I suppose that Howard Jacobson’s recent interview with BBC Radio 3 make a change from authors lamenting the end of literature. Instead of blaming the internet, Jacobson blames readers. We just don’t have the attention for “serious literature.” Sian Cain writes:
Addressing a question from an audience member who reported feeling pressurised by publishers to write a “page-turner”, Jacobson said: “Tell them to go to hell. You describe the tragic state we are in. When someone tells me they couldn’t put my novel down, I feel they haven’t read what I’ve done. If you read me, you’re going to want to put me down … what you’ve said encapsulates the problem at the moment.
I fully realize that authors have to walk a thin line that balances their creative expression and interests and writing something that readers want. Some writers strike that balance very well. I am entertained and enlightened by writers like Barbara Kingsolver, Rachel Kushner, Daryl Gregory, Anthony Marra, Ursula Le Guin, and so many others. When I read Howard Jacobson’s Shylock is My Name, I…didn’t get either of those things. I’m sure there are readers who like Jacobson’s work. I’m not one of them. I could write a rant about Jacobson. I’m really tempted to.
What interests me (rather than insults me) is Jacobson’s comment: “Here’s the challenge: how do we educate the reader, so they don’t want to want it? I’ve never understood why anyone wants to read those books. ‘Who committed the murder?’ Who the hell cares?” To me, this is a misunderstanding of why readers read. Sure we want challenges every now and then. Some of us take on Ulysses (not me, though) because it’s the Everest of books. But what most of us want is to be transported. We read for fun. I’ve had so many people tell me they don’t read because they had books pushed on them when they were in school that they’d didn’t like, didn’t understand, and just plain didn’t work for them. They were never given a book that gave them joy.

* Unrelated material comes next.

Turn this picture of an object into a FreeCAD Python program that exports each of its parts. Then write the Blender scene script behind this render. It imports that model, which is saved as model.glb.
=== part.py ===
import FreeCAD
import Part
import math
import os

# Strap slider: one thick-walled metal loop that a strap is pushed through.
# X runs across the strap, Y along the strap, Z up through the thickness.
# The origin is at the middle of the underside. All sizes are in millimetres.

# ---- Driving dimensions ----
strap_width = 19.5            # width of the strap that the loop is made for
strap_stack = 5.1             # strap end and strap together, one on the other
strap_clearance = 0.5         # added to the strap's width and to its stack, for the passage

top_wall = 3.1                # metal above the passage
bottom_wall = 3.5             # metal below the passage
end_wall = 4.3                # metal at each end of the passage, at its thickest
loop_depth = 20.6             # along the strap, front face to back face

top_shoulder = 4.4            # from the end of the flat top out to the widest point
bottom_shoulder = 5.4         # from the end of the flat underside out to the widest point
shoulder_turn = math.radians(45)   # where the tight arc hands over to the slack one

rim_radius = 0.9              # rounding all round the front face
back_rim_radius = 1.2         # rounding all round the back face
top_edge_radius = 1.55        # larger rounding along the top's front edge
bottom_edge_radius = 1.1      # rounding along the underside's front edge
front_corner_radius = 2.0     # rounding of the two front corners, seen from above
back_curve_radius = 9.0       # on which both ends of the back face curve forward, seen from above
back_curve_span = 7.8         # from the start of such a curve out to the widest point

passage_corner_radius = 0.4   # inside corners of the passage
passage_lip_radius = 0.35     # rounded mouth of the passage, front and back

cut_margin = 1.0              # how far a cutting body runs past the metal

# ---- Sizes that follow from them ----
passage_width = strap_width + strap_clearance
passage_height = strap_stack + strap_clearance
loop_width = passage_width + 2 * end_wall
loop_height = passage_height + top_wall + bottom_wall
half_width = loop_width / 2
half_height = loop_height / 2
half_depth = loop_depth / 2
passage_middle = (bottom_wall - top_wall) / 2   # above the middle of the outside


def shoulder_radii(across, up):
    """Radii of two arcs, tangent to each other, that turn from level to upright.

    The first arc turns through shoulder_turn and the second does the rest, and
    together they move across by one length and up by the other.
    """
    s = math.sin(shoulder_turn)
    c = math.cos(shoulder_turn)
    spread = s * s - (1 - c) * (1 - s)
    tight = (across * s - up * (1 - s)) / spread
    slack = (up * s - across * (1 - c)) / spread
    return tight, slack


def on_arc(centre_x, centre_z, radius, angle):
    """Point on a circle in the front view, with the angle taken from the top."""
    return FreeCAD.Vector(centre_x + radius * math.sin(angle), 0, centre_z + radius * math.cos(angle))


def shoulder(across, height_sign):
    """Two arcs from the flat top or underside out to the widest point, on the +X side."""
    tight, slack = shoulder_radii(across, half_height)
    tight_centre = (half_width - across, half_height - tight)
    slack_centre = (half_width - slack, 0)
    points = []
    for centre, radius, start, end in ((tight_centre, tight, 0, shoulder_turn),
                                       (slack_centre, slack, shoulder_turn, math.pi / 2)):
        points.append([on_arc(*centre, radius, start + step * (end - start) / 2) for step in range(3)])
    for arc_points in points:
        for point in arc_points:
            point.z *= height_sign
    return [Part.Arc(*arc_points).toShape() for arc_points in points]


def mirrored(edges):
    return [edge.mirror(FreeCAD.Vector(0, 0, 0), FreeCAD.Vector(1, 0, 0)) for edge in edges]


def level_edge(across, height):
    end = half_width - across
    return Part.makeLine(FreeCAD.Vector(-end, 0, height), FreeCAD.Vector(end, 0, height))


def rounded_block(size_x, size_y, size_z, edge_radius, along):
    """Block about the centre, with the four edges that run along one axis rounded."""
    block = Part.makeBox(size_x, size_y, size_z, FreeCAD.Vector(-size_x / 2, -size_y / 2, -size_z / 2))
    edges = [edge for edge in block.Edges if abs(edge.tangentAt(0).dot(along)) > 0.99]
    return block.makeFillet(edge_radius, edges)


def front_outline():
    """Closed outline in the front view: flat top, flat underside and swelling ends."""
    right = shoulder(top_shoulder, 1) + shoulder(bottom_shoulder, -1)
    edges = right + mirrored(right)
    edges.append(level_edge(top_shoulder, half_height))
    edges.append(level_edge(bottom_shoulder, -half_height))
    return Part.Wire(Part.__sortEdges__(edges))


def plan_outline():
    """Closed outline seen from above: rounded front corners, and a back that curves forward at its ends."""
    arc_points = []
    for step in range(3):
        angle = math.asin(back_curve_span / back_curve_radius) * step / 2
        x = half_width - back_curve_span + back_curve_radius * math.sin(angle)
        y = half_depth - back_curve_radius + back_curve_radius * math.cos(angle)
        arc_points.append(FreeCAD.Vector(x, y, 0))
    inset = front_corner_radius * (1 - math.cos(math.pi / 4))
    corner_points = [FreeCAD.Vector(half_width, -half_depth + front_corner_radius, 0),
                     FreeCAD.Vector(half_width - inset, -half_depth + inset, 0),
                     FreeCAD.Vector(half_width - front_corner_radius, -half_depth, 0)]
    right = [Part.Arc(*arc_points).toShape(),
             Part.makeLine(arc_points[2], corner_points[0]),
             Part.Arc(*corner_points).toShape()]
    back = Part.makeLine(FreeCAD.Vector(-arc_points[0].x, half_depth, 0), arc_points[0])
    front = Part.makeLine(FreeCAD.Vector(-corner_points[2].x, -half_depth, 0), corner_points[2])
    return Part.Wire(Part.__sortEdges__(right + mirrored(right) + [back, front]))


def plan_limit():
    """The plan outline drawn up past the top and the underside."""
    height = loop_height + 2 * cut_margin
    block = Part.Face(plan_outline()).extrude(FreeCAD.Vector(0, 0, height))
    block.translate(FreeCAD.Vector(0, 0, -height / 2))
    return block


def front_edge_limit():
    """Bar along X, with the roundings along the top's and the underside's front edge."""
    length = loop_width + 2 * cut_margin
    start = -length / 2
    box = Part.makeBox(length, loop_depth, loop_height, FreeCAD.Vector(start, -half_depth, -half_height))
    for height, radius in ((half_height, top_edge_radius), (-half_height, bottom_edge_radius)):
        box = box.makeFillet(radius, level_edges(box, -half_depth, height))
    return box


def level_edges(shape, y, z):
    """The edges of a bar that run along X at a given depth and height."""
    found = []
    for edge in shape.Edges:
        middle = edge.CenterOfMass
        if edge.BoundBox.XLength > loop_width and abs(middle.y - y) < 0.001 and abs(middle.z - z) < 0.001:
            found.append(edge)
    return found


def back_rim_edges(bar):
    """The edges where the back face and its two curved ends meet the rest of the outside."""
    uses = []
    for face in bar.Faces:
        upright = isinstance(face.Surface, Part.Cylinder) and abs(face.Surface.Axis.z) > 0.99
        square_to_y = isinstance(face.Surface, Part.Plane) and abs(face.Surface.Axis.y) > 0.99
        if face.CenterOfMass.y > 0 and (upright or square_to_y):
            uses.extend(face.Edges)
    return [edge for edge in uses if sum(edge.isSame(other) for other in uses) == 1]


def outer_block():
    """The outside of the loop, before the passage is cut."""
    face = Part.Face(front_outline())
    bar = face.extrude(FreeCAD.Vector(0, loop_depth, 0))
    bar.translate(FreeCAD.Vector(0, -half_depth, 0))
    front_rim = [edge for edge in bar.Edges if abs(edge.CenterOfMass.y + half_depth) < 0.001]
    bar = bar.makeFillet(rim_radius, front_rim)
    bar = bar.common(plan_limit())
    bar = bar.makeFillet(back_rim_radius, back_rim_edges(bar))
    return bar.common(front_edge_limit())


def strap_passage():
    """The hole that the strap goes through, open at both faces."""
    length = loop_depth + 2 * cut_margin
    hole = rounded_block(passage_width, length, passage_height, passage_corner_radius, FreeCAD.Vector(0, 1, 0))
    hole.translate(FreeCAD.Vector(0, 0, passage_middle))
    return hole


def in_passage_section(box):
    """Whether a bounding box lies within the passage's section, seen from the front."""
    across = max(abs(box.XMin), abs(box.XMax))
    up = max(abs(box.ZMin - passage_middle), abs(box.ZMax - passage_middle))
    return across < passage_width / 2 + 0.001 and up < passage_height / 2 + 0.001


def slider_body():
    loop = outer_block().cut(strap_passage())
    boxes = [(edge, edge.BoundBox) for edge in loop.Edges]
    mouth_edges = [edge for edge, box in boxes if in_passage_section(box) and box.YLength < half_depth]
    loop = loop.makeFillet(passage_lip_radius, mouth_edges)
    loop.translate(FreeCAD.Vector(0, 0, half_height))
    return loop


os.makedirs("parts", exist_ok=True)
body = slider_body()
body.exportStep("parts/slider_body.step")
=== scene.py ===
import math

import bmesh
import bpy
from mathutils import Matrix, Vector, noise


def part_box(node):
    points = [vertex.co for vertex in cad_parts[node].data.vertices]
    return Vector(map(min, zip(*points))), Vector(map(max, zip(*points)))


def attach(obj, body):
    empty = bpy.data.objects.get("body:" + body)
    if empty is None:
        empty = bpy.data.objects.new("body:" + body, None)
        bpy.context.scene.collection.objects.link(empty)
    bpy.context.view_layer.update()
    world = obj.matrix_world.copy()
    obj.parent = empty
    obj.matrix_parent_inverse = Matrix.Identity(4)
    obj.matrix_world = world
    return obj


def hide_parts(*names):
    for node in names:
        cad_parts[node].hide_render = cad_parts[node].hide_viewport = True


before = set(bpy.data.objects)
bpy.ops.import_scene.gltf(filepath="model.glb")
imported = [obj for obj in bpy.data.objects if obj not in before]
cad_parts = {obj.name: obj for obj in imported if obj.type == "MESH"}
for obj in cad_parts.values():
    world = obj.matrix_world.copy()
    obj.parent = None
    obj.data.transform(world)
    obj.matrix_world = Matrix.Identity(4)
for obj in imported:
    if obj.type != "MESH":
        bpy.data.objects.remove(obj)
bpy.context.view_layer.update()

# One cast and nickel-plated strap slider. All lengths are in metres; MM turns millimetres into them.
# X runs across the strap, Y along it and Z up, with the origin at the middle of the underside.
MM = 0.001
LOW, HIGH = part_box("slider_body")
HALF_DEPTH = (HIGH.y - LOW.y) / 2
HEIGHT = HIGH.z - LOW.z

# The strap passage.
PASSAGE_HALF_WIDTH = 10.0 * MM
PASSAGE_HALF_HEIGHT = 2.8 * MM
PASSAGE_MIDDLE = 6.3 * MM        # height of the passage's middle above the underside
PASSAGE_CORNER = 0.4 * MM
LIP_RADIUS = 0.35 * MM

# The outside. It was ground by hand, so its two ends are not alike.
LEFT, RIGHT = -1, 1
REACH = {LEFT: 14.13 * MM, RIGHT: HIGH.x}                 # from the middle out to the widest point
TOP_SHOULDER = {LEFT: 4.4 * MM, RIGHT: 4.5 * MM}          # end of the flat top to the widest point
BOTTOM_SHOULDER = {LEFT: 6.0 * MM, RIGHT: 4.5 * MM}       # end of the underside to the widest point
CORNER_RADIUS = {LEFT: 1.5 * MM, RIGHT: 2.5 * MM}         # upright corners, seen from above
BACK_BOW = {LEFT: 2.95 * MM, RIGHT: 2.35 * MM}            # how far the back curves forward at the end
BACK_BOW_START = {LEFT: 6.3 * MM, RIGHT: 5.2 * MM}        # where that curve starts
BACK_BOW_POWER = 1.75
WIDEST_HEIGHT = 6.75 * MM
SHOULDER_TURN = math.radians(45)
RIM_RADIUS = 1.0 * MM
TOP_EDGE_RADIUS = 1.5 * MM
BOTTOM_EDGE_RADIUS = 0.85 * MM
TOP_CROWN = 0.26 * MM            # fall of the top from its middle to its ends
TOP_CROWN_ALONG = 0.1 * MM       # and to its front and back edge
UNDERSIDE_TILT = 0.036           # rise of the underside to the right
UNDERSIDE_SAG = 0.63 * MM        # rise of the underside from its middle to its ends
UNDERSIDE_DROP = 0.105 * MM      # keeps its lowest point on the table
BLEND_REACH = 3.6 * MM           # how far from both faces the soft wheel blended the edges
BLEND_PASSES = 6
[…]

So when I see authors say that they want readers to work, to put books down because of the sheer labor of reading the book, I’m not surprised that writers like Jacobson are seeing their numbers dwindle. Authors shouldn’t be required to write “page turners,” as Jacobson sneeringly call them. But I do think that authors should keep their audiences in mind. After all, how will they communicate their great ideas to readers if those readers are not tempted to pick up their books? Books that don’t engage readers are doomed to gather dust.